No outro dia, todos estavam um caco. Meu avô estava sentado pensativo embaixo de uma mangueira, e chamou a minha mãe, querendo saber mais sobre o que havia ocorrido no caminho de volta do terço e por qual motivo ela chegou agarrada em um moço.

Ela contou toda a história. Meu vô ficou ali, pensativo por um instante e contou:

"Ontem a noite, quando vocês deram aquele grito no quarto de vocês, eu estava sentado na cama fumando meu cigarrinho de palha, depois que ralhei com vocês aconteceu uma coisa. Eu ouvi passos vindo do quarto de vocês, passos de botas pesadas com esporas, então quando eu olhei para a porta que vinha do quarto de vocês eu vi um 'cabra' (homem) de mais ou menos 2 metros de altura de chapéu, botas e todo o traje de peão olhando pra mim. Eu mais que de pressa escorreguei para debaixo das cobertas para não ver mais. Ouvi ele andando pelo quarto e logo depois foi que começou o trupé de coisas caindo na cozinha."

Decidiram naquele dia ir embora.

Minha mãe foi se despedir dos outros colonos, inclusive daquele senhor que o terço fora feito.

Ele quis saber o motivo da partida repentina e minha mãe contou tudo o que tinha acontecido naquele dia.

O senhorzinho deu um sorrisinho sem graça e então disse:

"É minha fia, eu disse para que vocês não se demorassem de ir embora. Minha véia ficou desse jeito depois que viu esse caixão. Lá onde vocês moram, aquela casa antes era um tipo de pousada, com bar e bordel também, os peões de trecho, aqueles que levam o gado de um estado para outro, e outros viajantes, muitas vezes vinham para se divertir e passar a noite ali.

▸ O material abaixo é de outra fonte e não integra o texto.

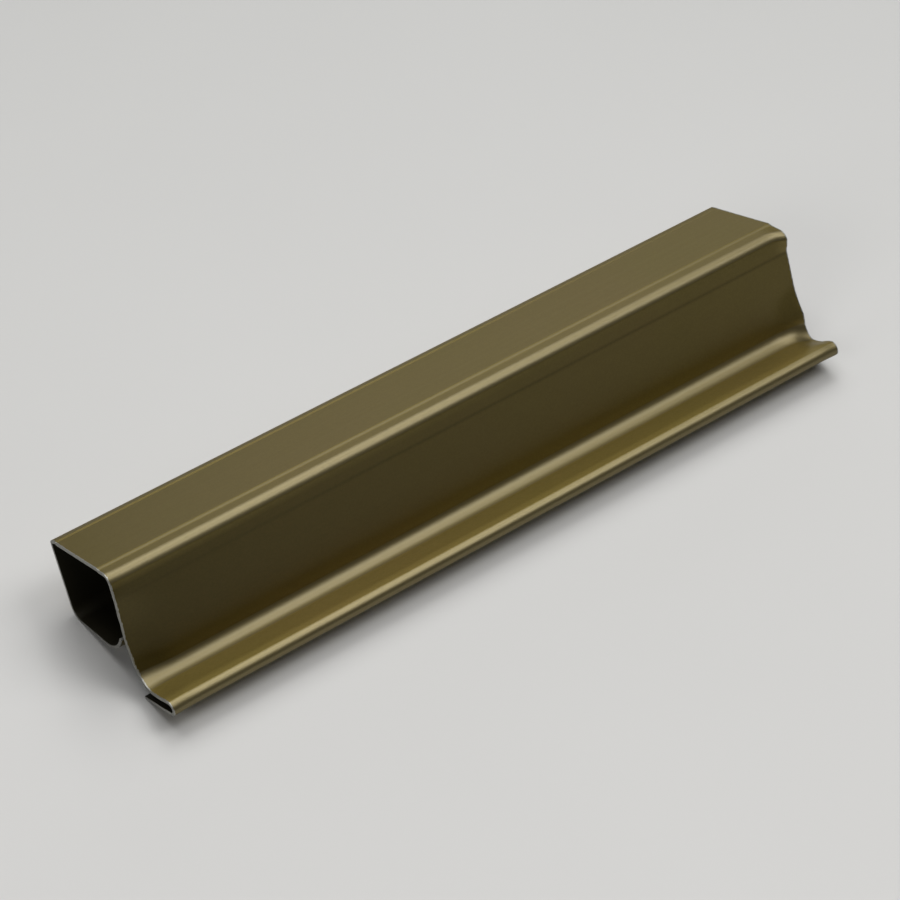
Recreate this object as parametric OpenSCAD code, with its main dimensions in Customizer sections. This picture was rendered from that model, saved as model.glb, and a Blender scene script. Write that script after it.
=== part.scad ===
// Cold-formed steel trim profile: a short length of stock, lying as it comes to rest.
// One strip of painted sheet is rolled into a box with a curled inner lip, a web, and a
// flange whose edge is turned under in an open hem.
//
// Millimetres. X runs along the profile, Y towards its back wall, Z up from the floor.
// The origin is at the bottom centre of the part's bounding box.

/* [Stock] */
// Thickness of the painted steel sheet
sheet_t = 0.6; // [0.4:0.05:0.9]
// Length of the cut piece
profile_len = 150; // [20:1:1000]

/* [Box] */
// Width of the top face, between its two outer corners
top_w = 22.4; // [18:0.2:40]
// Height of the back wall, between its two outer corners
wall_h = 16.4; // [13:0.2:30]
// Lean of the back wall, outwards from square with the top face, in degrees
wall_lean = 3; // [0:0.5:8]
// Drop of the return face towards the lip, from parallel with the top face, in degrees
return_drop = 7; // [0:0.5:10]
// Inner radius of the corner between the back wall and the top face
back_top_r = 0.6; // [0.3:0.1:1.5]
// Inner radius of the corner between the back wall and the return face
back_bottom_r = 2.2; // [0.6:0.1:3]

/* [Lip] */
// Straight run of the lip, up to its free edge
lip_flat = 0.6; // [0.4:0.1:3]
// Inner radius of the lip's curl
lip_r = 8.3; // [3:0.1:9]
// Angle that the lip curls up from the return face, in degrees
lip_turn = 57.3; // [30:0.1:60]
// Gap between the lip's free edge and the inside of the web
lip_gap = 2.6; // [0.8:0.1:3]

/* [Web] */
// Height of the web, from the top face down to the flange
web_h = 21.8; // [20:0.2:40]
// Lean of the web, outwards from square with the top face, in degrees
web_lean = 0; // [0:0.5:6]
// Inner radius of the corner between the top face and the web
front_top_r = 1.3; // [0.6:0.1:2.5]
// Inner radius of the fillet between the web and the flange
fillet_r = 2.3; // [1:0.1:4]

/* [Flange and hem] */
// Width of the flange, from the face of the web to the tip of the hem
flange_w = 10; // [8:0.5:20]
// Rise of the flange towards its tip, from parallel with the top face, in degrees
flange_rise = 2; // [0:1:8]
// Height of the hem over both layers of sheet
hem_h = 3.1; // [2.4:0.1:4]
// Width of the layer turned under the flange, from the tip of the hem to its free edge
hem_w = 11.2; // [5:0.2:16]

/* [Step] */
// Length of the land between the step in the top face and the front corner
land_w = 3.3; // [2.6:0.1:8]
// Slope of the land towards the front, from parallel with the top face, in degrees
land_lean = 4; // [0:0.5:6]
// Angle of the step's ramp to the top face, in degrees
step_turn = 14; // [8:1:20]
// Length of the step's ramp
step_ramp = 0.5; // [0.1:0.1:1]
// Inner radius of the step's two bends
step_r = 0.8; // [0.3:0.1:2]

/* [Hidden] */
$fn = 96;

// The strip is walked from the lip's free edge to the hem's, in the plane of the section.
// Its show face is on the right hand of the walk and its thickness on the left.
// A straight run is ["flat", length]. A bend is ["bend", inner radius, degrees], and turns
// left when the angle is positive.
FLAT = "flat";
BEND = "bend";
// Half planes that trim a bend are larger than any section
reach = 4 * (top_w + web_h + flange_w);

// Radius of the show face in a bend, negative where its centre lies on the right
function face_radius(inner_r, turn) = turn > 0 ? inner_r + sheet_t : -inner_r;
// Length a bend takes from each run beside it, measured to the corner of their show faces
function setback(inner_r, turn) = abs(face_radius(inner_r, turn)) * tan(abs(turn) / 2);

// Turns of the main corners
back_bottom_turn = 90 + wall_lean - return_drop;
back_top_turn = 90 - wall_lean;
front_top_turn = 90 - web_lean - land_lean;
fillet_turn = -(90 - web_lean + flange_rise);

// What each corner takes from the runs that meet there
back_top_cut = setback(back_top_r, back_top_turn);
back_bottom_cut = setback(back_bottom_r, back_bottom_turn);
front_top_cut = setback(front_top_r, front_top_turn);
fillet_cut = setback(fillet_r, fillet_turn);
step_width = (2 * step_r + sheet_t) * sin(step_turn) + step_ramp * cos(step_turn)
    - step_r * sin(land_lean);

function lip_run(return_flat) = [
    [FLAT, lip_flat],
    [BEND, lip_r, lip_turn],
    [FLAT, return_flat],
];
back_run = [
    [BEND, back_bottom_r, back_bottom_turn],
    [FLAT, wall_h - back_bottom_cut - back_top_cut],
    [BEND, back_top_r, back_top_turn],
];
top_run = [
    [FLAT, top_w - back_top_cut - step_width - land_w * cos(land_lean)],
    [BEND, step_r, step_turn],
    [FLAT, step_ramp],
    [BEND, step_r, land_lean - step_turn],
    [FLAT, land_w - front_top_cut],
    [BEND, front_top_r, front_top_turn],
];
web_run = [
    [FLAT, web_h - front_top_cut - fillet_cut],
    [BEND, fillet_r, fillet_turn],
];
hem_run = [
    [FLAT, flange_w - fillet_cut - hem_h / 2],
    [BEND, hem_h / 2 - sheet_t, 180],
    [FLAT, hem_w - hem_h / 2],
];

// A place on the walk is [x, y, heading]. The top face heads along -x, towards the front.
start = [0, 0, return_drop - lip_turn];
function after(place, step) =
    step[0] == FLAT
        ? [place.x + step[1] * cos(place[2]), place.y + step[1] * sin(place[2]), place[2]]
        : let (r = face_radius(step[1], step[2]), heading = place[2] + step[2])
          [
              place.x + r * (sin(heading) - sin(place[2])),
              place.y + r * (cos(place[2]) - cos(heading)),
              heading,
          ];
function walk(steps, place = start, k = 0) =
    k == len(steps) ? place : walk(steps, after(place, steps[k]), k + 1);

// Direction of a heading, and the direction of the sheet's thickness beside it
function ahead(heading) = [cos(heading), sin(heading)];
function leftward(heading) = [-sin(heading), cos(heading)];

// The return face is as long as leaves the lip its gap to the inside of the web
bare_web = walk(concat(lip_run(0), back_run, top_run));
bare_gap = -[bare_web.x, bare_web.y] * leftward(bare_web[2]) - sheet_t;
return_flat = (bare_gap - lip_gap) / (ahead(return_drop) * leftward(bare_web[2]));

strip = concat(lip_run(return_flat), back_run, top_run, web_run, hem_run);

// Unheld, the profile rests on the rounded corner below its back wall and on the free edge
// of the hem. The floor touches the one and passes through the other.
corner_start = walk(lip_run(return_flat));
corner_r = back_bottom_r + sheet_t;
corner_centre = [corner_start.x, corner_start.y] + corner_r * leftward(corner_start[2]);
hem_end = walk(strip);
hem_edge = [hem_end.x, hem_end.y];
across = corner_centre - hem_edge;
tilt = atan2(across.y, across.x) - asin(corner_r / norm(across));

// Points of the section as it lies, measured from the free edge of the hem
function lying(point) =
    let (d = point - hem_edge)
    [d.x * cos(tilt) + d.y * sin(tilt), d.y * cos(tilt) - d.x * sin(tilt)];
top_corner = walk(concat(lip_run(return_flat), back_run));
top_corner_centre = [top_corner.x, top_corner.y]
    + (back_top_r + sheet_t) * leftward(top_corner[2]);
hem_turn = walk(concat(lip_run(return_flat), back_run, top_run, web_run, [hem_run[0]]));
hem_turn_centre = [hem_turn.x, hem_turn.y] + hem_h / 2 * leftward(hem_turn[2]);
back_y = max(lying(top_corner_centre).x + back_top_r + sheet_t,
    lying(corner_centre).x + corner_r);
front_y = lying(hem_turn_centre).x - hem_h / 2;

// Turns its children about a point of the section
module turn_about(centre, angle) {
    translate(centre) rotate(angle) translate(-centre) children();
}

// The sheet in one bend, which starts at the origin and heads along x
module bend(inner_r, turn) {
    centre = [0, face_radius(inner_r, turn)];
    intersection() {
        translate(centre) difference() {
            circle(r = inner_r + sheet_t);
            circle(r = inner_r);
        }
        translate([0, -reach]) square([reach, 2 * reach]);
        turn_about(centre, turn) translate([-reach, -reach]) square([reach, 2 * reach]);
    }
}

// The strip from step k to its end. Each step is drawn where the one before it stops.
module strip_from(k) {
    if (k < len(strip)) {
        step = strip[k];
        if (step[0] == FLAT) {
            square([step[1], sheet_t]);
            translate([step[1], 0]) strip_from(k + 1);
        } else {
            bend(step[1], step[2]);
            turn_about([0, face_radius(step[1], step[2])], step[2]) strip_from(k + 1);
        }
    }
}

// The section as it lies on the floor, with y to the right and z up
module section() {
    translate([-(back_y + front_y) / 2, 0]) rotate(-tilt) translate(-hem_edge)
        rotate(start[2]) strip_from(0);
}

module trim_profile() {
    color("darkkhaki")
        translate([-profile_len / 2, 0, 0]) rotate([90, 0, 90])
            linear_extrude(height = profile_len) section();
}

trim_profile();
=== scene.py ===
# A short length of cold-formed steel trim in champagne bronze paint, as it lies on a table.
#
# The visible profile is folded up from one flat strip, run by run, as the roll former does.
# It is shown in place of the plainer solid, and stays inside that solid's box.
#
# X runs along the profile, Y towards its back wall, Z up from the table. The profile's sizes
# are in millimetres and MM turns them into Blender's metres. The room's are in metres.
import math

import bmesh
import bpy
from mathutils import Matrix, Vector


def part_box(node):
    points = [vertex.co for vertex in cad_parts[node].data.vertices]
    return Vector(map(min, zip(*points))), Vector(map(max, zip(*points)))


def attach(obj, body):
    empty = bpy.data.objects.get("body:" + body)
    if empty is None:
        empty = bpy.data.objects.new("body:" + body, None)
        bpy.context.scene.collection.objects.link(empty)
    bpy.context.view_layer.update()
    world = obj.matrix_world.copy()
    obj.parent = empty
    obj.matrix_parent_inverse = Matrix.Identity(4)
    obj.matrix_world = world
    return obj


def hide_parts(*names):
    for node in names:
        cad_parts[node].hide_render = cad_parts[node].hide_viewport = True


MM = 0.001

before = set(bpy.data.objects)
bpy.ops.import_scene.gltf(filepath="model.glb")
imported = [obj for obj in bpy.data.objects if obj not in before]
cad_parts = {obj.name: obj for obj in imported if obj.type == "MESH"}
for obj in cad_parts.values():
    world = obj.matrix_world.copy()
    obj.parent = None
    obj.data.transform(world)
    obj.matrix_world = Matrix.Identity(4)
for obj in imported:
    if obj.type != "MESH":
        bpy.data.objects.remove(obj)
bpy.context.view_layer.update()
profile_low, profile_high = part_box("trim_profile")
# The skin is a hair shorter than the solid, so that its bent ends stay within it, and its
# back lies a hair inside
END_ROOM, BACK_ROOM = 0.21, 0.04
LENGTH = profile_high.x - profile_low.x - END_ROOM * MM
NEAR, FAR = -LENGTH / 2, LENGTH / 2

# The sheet and its folds, in millimetres and degrees. A fold's radius is the inner one.
SHEET = 0.6
LIP_FLAT, LIP_R, LIP_TURN = 0.4, 8.3, 57.3
RETURN_FLAT = 9.226
BACK_BOTTOM_R, BACK_BOTTOM_TURN = 2.2, 86.0
BACK_FLAT = 12.65
BACK_TOP_R, BACK_TOP_TURN = 0.6, 87.0
TOP_FLAT = 16.9
STEP_R, STEP_TURN, STEP_RAMP, STEP_BACK = 0.8, 17.0, 0.6, -13.0
LAND_FLAT = 1.421
FRONT_R, FRONT_TURN = 1.2, 86.0
WEB_FLAT = 17.45
FILLET_R, FILLET_TURN = 2.6, -92.0
FLANGE_FLAT = 4.38
CROWN_R, CROWN_TURN = 9.0, 10.0
HEM_R = 0.81
HEM_FLAT = 9.7
# The return face drops this much from parallel with the top face, and at rest the top face
# slopes this much, so this is how the strip lies at the lip's free edge
RETURN_DROP, TOP_SLOPE = 7.0, 23.5505
LIP_LIES = RETURN_DROP - LIP_TURN - TOP_SLOPE

# The rollers leave a low bead along the back edge of the top face
BEAD_FOOT_R, BEAD_CREST_R = 0.4, 0.3
BEAD_RISE, BEAD_RISE_FLAT, BEAD_FALL, BEAD_FALL_FLAT = 9.0, 0.8, 15.0, 0.374
BEAD_W = 1.691
# The bead is full up to the middle of the length, and nearly gone at the far end
BEAD_FADES_FROM, BEAD_AT_FAR_END = 0.0, 0.25
# A narrow darker line also runs down the web, below the front corner
STRIPE_DOWN, STRIPE_W = 2.45, 1.1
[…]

Ali sempre havia muitas brigas, pois homens que bebem demais e perdem a cabeça por pouca coisa. Ou até mesmo por conta de uma das mulheres da vida que queriam e outro já havia pego antes. E com isso havia muita morte, e nesta mata, dos dois lados, devem de ter pelo menos uns 40 homens enterrados."

Bom, naquele mesmo dia, minha mãe e meus avós juntamente com minha tia e meu tio mais novo vieram embora para o estado de São Paulo, deixando apenas meu tio mais velho para cuidar da venda dos moveis que não poderiam trazer com eles.